Se gli alieni sono più avanti di noi, ci annienteranno, oppure ci renderanno schiavi, oppure ci lasceranno perdere; ma di certo non ci accetteranno alla pari all'interno del più importante strumento politico modellato per mantenere la pace nel precario equilibrio della galassia.
Mai. Più. Marine. Dello. Spazio.
Che siano gli esseri umani del futuro o una civiltà aliena, fatevene una ragione: non esiste architettura in alcun angolo dell'universo che preveda di costruire edifici composti di piattaforme da superare a salti. Non esiste ingegnere che progetti una fabbrica, un impianto di raffinazione delle deiezioni umane, un hangar per astronavi che sia fatto di piattaforme. Tantomeno piattaforme mobili. Tantomeno piattaforme mobili accanto a fiamme libere che vengono sprigionate ad intervalli regolari.
In territorio alieno o robotico, non ci sono kit di pronto soccorso comptaibili con la fisiologia umana.
Gli scudi energetici sono un'idiozia.
Perché gli alieni sono degli esseri umani deformi? Perché i robot che controllano il mondo sono sempre a forma di essere umano?
Fate un giro per la vostra città: vedete in giro scatole incustodite piene di munizioni e razzi RPG? Ecco, per quale motivo nel futuro controllato dai robot, invece, ad ogni angolo di strada c'è un bussolotto pieno di bombe al plasma?
I mecha giganteschi stanno alla tecnologia di fantascienza come The Fast and the Furious sta alla Formula 1.
Perché vi ostinate a far vestire la gente come se uscisse da un numero di Hokuto no Ken?
Ricreare un mondo profondo e complesso non significa inventarsi pagine e pagine di una fantomatica enciclopedia galattica: è come dire che la Divina Commedia è straordinaria perché ci sono le note a pie' di pagina che spiegano chi sono i vari personaggi incontrati da Dante e quali sono le allegorie teologiche. Sì, Mass Effect, ce l'ho con te...

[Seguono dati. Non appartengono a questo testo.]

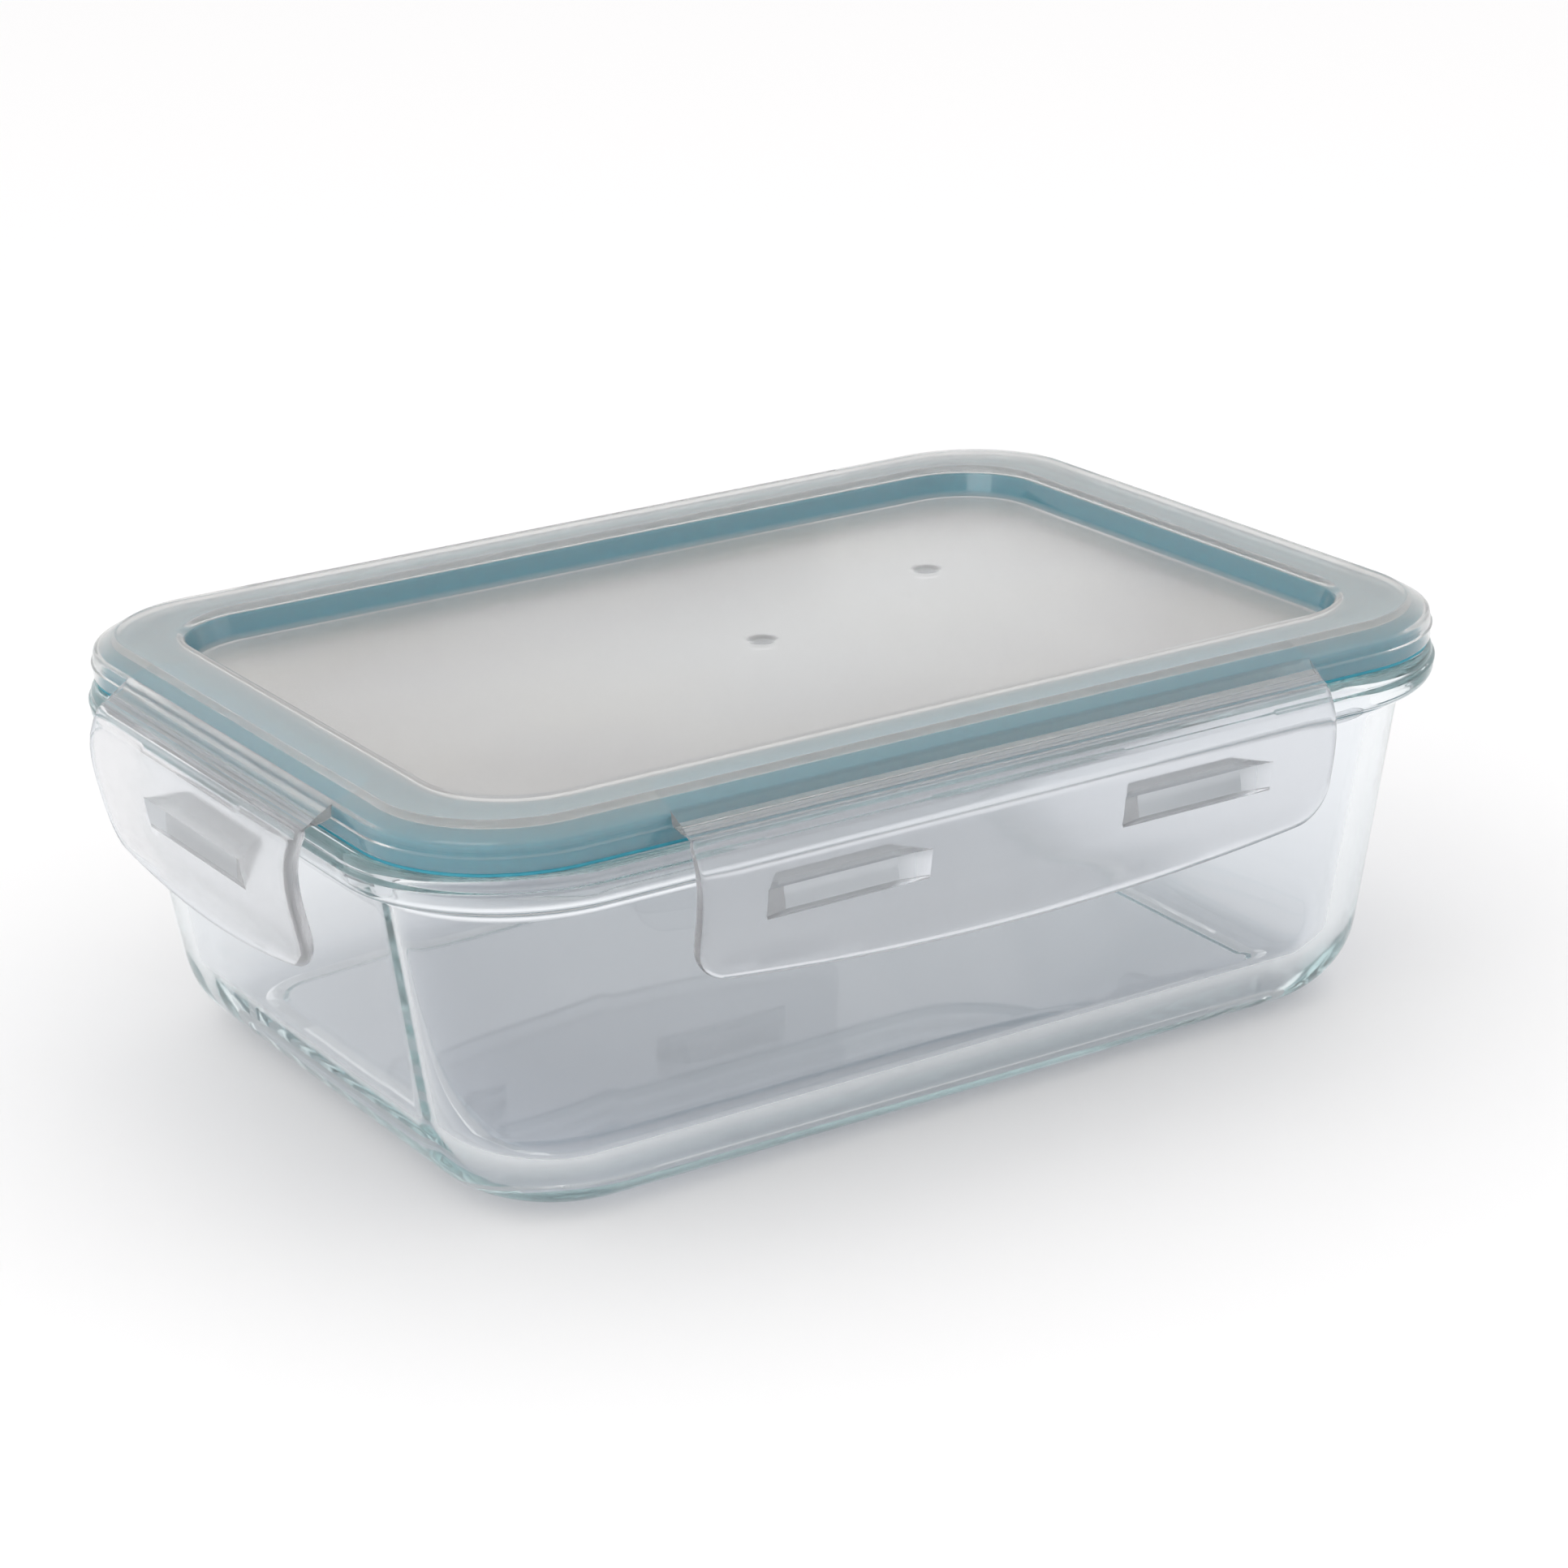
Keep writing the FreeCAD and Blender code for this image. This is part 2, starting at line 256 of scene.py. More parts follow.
def lets_lamps_through(tree, shader, colour):
    """Surface that is shader to the eye, and a plain tint to the light that falls through it."""
    path = add(tree, "ShaderNodeLightPath")
    tint = add(tree, "ShaderNodeBsdfTransparent", {"Color": linear(colour)})
    inputs = {0: path.outputs["Is Shadow Ray"], 1: shader.outputs[0], 2: tint.outputs[0]}
    return add(tree, "ShaderNodeMixShader", inputs).outputs[0]


def pressed_glass():
    """Borosilicate glass, pressed in a mould and fire polished: clear, smooth, faintly wavy, teal where thick."""
    material, tree = new_material("borosilicate_glass_pressed")
    place = add(tree, "ShaderNodeTexCoord").outputs["Object"]
    # long low waves left by the mould, and a gloss that changes a little from place to place
    waves = add(tree, "ShaderNodeTexNoise", {"Vector": place, "Scale": 1 / (28.0 * MM), "Detail": 1.0}).outputs["Fac"]
    bump = add(tree, "ShaderNodeBump", {"Strength": 0.04, "Distance": 0.0006, "Height": waves})
    skin = add(tree, "ShaderNodeTexNoise", {"Vector": place, "Scale": 1 / (6.0 * MM), "Detail": 2.0}).outputs["Fac"]
    inputs = {"Value": skin, "From Min": 0.3, "From Max": 0.7, "To Min": 0.01, "To Max": 0.04}
    gloss = add(tree, "ShaderNodeMapRange", inputs)
    glass = add(tree, "ShaderNodeBsdfPrincipled", {
        "Base Color": linear("#FAFBFD"),
        "Roughness": gloss.outputs["Result"],
        "IOR": 1.473,
        "Transmission Weight": 0.995,
        "Normal": bump.outputs["Normal"],
    })
    surface = lets_lamps_through(tree, glass, "#F3F3F8")
    depth = add(tree, "ShaderNodeVolumeAbsorption", {"Color": linear("#7CD4D4"), "Density": 4.0})
    add(tree, "ShaderNodeOutputMaterial", {"Surface": surface, "Volume": depth.outputs[0]})
    return material


def frosted_lid():
    """Natural polypropylene from a spark-eroded mould: milky, see-through up close, fine satin grain."""
    material, tree = new_material("polypropylene_frosted_moulded")
    place = add(tree, "ShaderNodeTexCoord").outputs["Object"]
    # the real grain is under 0.1 mm, too fine to show, so it is drawn at 0.5 mm
    grain = add(tree, "ShaderNodeTexNoise", {"Vector": place, "Scale": 1 / (0.5 * MM), "Detail": 2.0}).outputs["Fac"]
    bump = add(tree, "ShaderNodeBump", {"Strength": 0.05, "Distance": 0.00002, "Height": grain})
    drift = add(tree, "ShaderNodeTexNoise", {"Vector": place, "Scale": 1 / (45.0 * MM), "Detail": 2.0}).outputs["Fac"]
    drift = add(tree, "ShaderNodeMapRange", {"Value": drift, "From Min": 0.3, "From Max": 0.7}).outputs["Result"]
    inputs = {"Factor": drift, "A": linear("#DAD9D8"), "B": linear("#DEDCD8")}
    milk = add(tree, "ShaderNodeMix", inputs, data_type="RGBA").outputs["Result"]
    # the plastic's own milkiness, clearer on the thin upright walls; the panel and ring are made milkier and whiter,
    # partly as painted sheen for the whiter look of their tops seen at a grazing angle
    milk_and_sheen = add(tree, "ShaderNodeAttribute", attribute_name="milk").outputs["Fac"]
    inputs = {"Factor": milk_and_sheen, "A": linear("#F4F6F6"), "B": milk}
    milk = add(tree, "ShaderNodeMix", inputs, data_type="RGBA").outputs["Result"]
    # each gate mark is greyer than the panel round it: greyest within 1.6 mm of its middle, fading to nothing at 3 mm
    for x, y in MARKS:
        centre = (x * MM, y * MM, PANEL_TOP_Z * MM)
        away = add(tree, "ShaderNodeVectorMath", {0: place, 1: centre}, operation="DISTANCE")
        inputs = {
            "Value": away.outputs["Value"],
            "From Min": 1.6 * MM,
            "From Max": 3.0 * MM,
            "To Min": 0.75,
            "To Max": 0.0,
        }
        near = add(tree, "ShaderNodeMapRange", inputs, interpolation_type="SMOOTHSTEP")
        inputs = {"Factor": near.outputs["Result"], "A": milk, "B": linear("#9AA0A3")}
        milk = add(tree, "ShaderNodeMix", inputs, data_type="RGBA").outputs["Result"]
    # the same mask makes the plastic less clear and more satin: the plastic's own milk, and on the tops painted sheen
    inputs = {"Value": milk_and_sheen, "To Min": 0.97, "To Max": 0.8}
    clearness = add(tree, "ShaderNodeMapRange", inputs).outputs["Result"]
    inputs = {"Value": milk_and_sheen, "To Min": 0.07, "To Max": 0.26}
    satin = add(tree, "ShaderNodeMapRange", inputs).outputs["Result"]
    inputs = {"Value": grain, "From Min": 0.3, "From Max": 0.7, "To Min": -0.01, "To Max": 0.01}
    fine = add(tree, "ShaderNodeMapRange", inputs).outputs["Result"]
    satin = add(tree, "ShaderNodeMath", {0: satin, 1: fine}, operation="ADD")
    plastic = add(tree, "ShaderNodeBsdfPrincipled", {
        "Base Color": milk,
        "Roughness": satin.outputs["Value"],
        "IOR": 1.49,
        "Transmission Weight": clearness,
        "Normal": bump.outputs["Normal"],
    })
    surface = lets_lamps_through(tree, plastic, "#F1F2F2")
    add(tree, "ShaderNodeOutputMaterial", {"Surface": surface})
    return material


def clear_flap():
    """Natural polypropylene from a polished mould: nearly clear, soft gloss, faint flow lines."""
    material, tree = new_material("polypropylene_clear_moulded")
    place = add(tree, "ShaderNodeTexCoord").outputs["Object"]
    flow = add(tree, "ShaderNodeTexNoise", {"Vector": place, "Scale": 1 / (9.0 * MM), "Detail": 2.0}).outputs["Fac"]
    bump = add(tree, "ShaderNodeBump", {"Strength": 0.1, "Distance": 0.0001, "Height": flow})
    # milk is 1 on the lock ribs: they are thick, so greyer, and their faces in the mould were left matt
    ribs = add(tree, "ShaderNodeAttribute", attribute_name="milk").outputs["Fac"]
    inputs = {"Factor": ribs, "A": linear("#EEEFF1"), "B": linear("#D2D6D8")}
    colour = add(tree, "ShaderNodeMix", inputs, data_type="RGBA")
    inputs = {"Value": ribs, "To Min": 0.92, "To Max": 0.72}
    clearness = add(tree, "ShaderNodeMapRange", inputs)
    inputs = {"Value": flow, "From Min": 0.3, "From Max": 0.7, "To Min": 0.09, "To Max": 0.12}
    haze = add(tree, "ShaderNodeMapRange", inputs).outputs["Result"]
    haze = add(tree, "ShaderNodeMath", {0: ribs, 1: 0.35, 2: haze}, operation="MULTIPLY_ADD")
    plastic = add(tree, "ShaderNodeBsdfPrincipled", {
        "Base Color": colour.outputs["Result"],
        "Roughness": haze.outputs["Value"],
        "IOR": 1.49,
        "Transmission Weight": clearness.outputs["Result"],
        "Normal": bump.outputs["Normal"],
    })
    surface = lets_lamps_through(tree, plastic, "#F0F1F3")
    add(tree, "ShaderNodeOutputMaterial", {"Surface": surface})
    return material


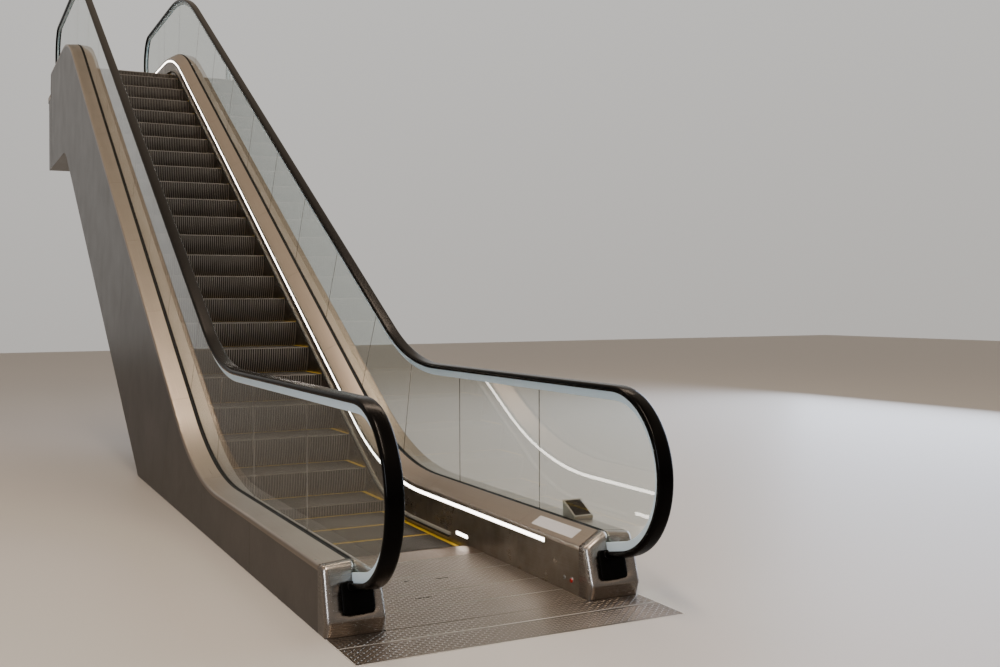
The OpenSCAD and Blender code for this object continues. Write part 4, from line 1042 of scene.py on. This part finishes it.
def make_world():
    """Pale plain surroundings ahead of the part, and warm darker ones behind and above."""
    world = bpy.data.worlds.new("studio")
    world.use_nodes = True
    tree = world.node_tree
    tree.nodes.clear()
    way = add_node(tree, "TexCoord").outputs["Generated"]
    up = add_node(tree, "SeparateXYZ", {0: way}).outputs[2]
    rise = add_node(tree, "MapRange", {0: up, 1: -1.0, 2: 1.0}).outputs[0]
    ahead = add_node(tree, "VectorMath", {0: way, 1: (0.6, 0.8, 0.0)},
                     operation="DOT_PRODUCT").outputs["Value"]
    share = add_node(tree, "MapRange", {0: ahead, 1: 0.4, 2: 0.85},
                     interpolation_type="SMOOTHSTEP").outputs[0]
    pale_ramp = [(0.0, "#8A857F"), (0.49, "#D5D1CC"), (0.66, "#E9E7E4"), (0.74, "#A39584"),
                 (0.88, "#DBC9B5"), (1.0, "#6E6156")]
    warm_ramp = [(0.0, "#5E5A56"), (0.49, "#6E6A66"), (0.62, "#8E8780"), (0.76, "#A8988A"),
                 (0.88, "#CDB9A2"), (1.0, "#5A5048")]
    pale = add_node(tree, "ValToRGB", {0: rise}, ramp=pale_ramp).outputs[0]
    warm = add_node(tree, "ValToRGB", {0: rise}, ramp=warm_ramp).outputs[0]
    blend = add_node(tree, "Mix", {0: share, 6: warm, 7: pale}, data_type="RGBA").outputs[2]
    light = add_node(tree, "Background", {"Color": blend, "Strength": 0.9})
    add_node(tree, "OutputWorld", {"Surface": light.outputs[0]})
    bpy.context.scene.world = world


def lamp(name, place, aim, size, power, code):
    """A soft oblong lamp that points at a place and is hidden from the camera's direct view."""
    data = bpy.data.lights.new(name, "AREA")
    data.shape, data.size, data.size_y = "RECTANGLE", *size
    data.energy, data.color = power, colour(code)[:3]
    made = bpy.data.objects.new(name, data)
    made.location = place
    made.rotation_euler = (Vector(aim) - Vector(place)).to_track_quat("-Z", "Y").to_euler()
    made.visible_camera = False
    bpy.context.scene.collection.objects.link(made)


def make_lights():
    """Name, place, aim, size, power in watts and colour of each lamp."""
    lamp("right_side", (9.0, 3.5, 3.2), (0, 3, 1.0), (10, 5.5), 900, "#DCE9FF")
    lamp("front_strip", (-0.9, -1.5, 5.4), (-0.3, 1.2, 0), (0.35, 4), 170, "#FFE9D2")
    lamp("overhead_row", (0.8, 6.5, 9.8), (0, 6.5, 2), (0.6, 12), 420, "#FFE6CE")
    lamp("left_fill", (-6.5, -3.0, 2.6), (0, 1.0, 0.8), (1.2, 3), 170, "#F0F5FF")


def make_camera():
    """The photograph's own view: eye height 1.39 m above the floor, looking past the left newel."""
    eye, yaw, roll = (-2.17598, -4.40350, 1.44674), 0.4666213, -0.0040028
    right = Vector((math.cos(yaw), -math.sin(yaw), 0))
    ahead = Vector((math.sin(yaw), math.cos(yaw), 0))
    c, s = math.cos(roll), math.sin(roll)
    side, up = c * right + Vector((0, 0, s)), -s * right + Vector((0, 0, c))
    turn = Matrix((side, up, -ahead)).transposed().to_4x4()
    data = bpy.data.cameras.new("photo_camera")
    data.sensor_width, data.lens, data.shift_y = 36.0, 39.897, -0.03135
    data.clip_start, data.clip_end = 0.05, 200
    made = bpy.data.objects.new("photo_camera", data)
    made.matrix_world = Matrix.Translation(eye) @ turn
    bpy.context.scene.collection.objects.link(made)
    bpy.context.scene.camera = made


make_stage()
make_world()
make_lights()
make_camera()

La sospensione di incredulità non è compresa nel prezzo di acquisto. Dovete impegnarvi.
In occidente ci sono bravissimi scrittori di science fiction, perché non vi ispirate a loro, invece che a qualche leggenda orientale di cui avete letto su Wikipedia e cioè di cui non sapete niente tranne quello che c'è scritto in qualche manga tradotto male?
Nel futuro non si prevede che la Terra arresti il suo moto di rotazione e il giorno e la notte continueranno ad alternarsi. Significa che nel futuro non farà buio 24/7.
Provate a pagare una sola persona per scrivere la trama, i dialoghi e la sceneggiatura del videogioco. Possibilmente qualcuno la cui formazione vada oltre Final Fantasy, Il Signore degli Anelli e Dungeons & Dragons. Questo dovrebbe aiutare a risolvere i problemi di cui sopra.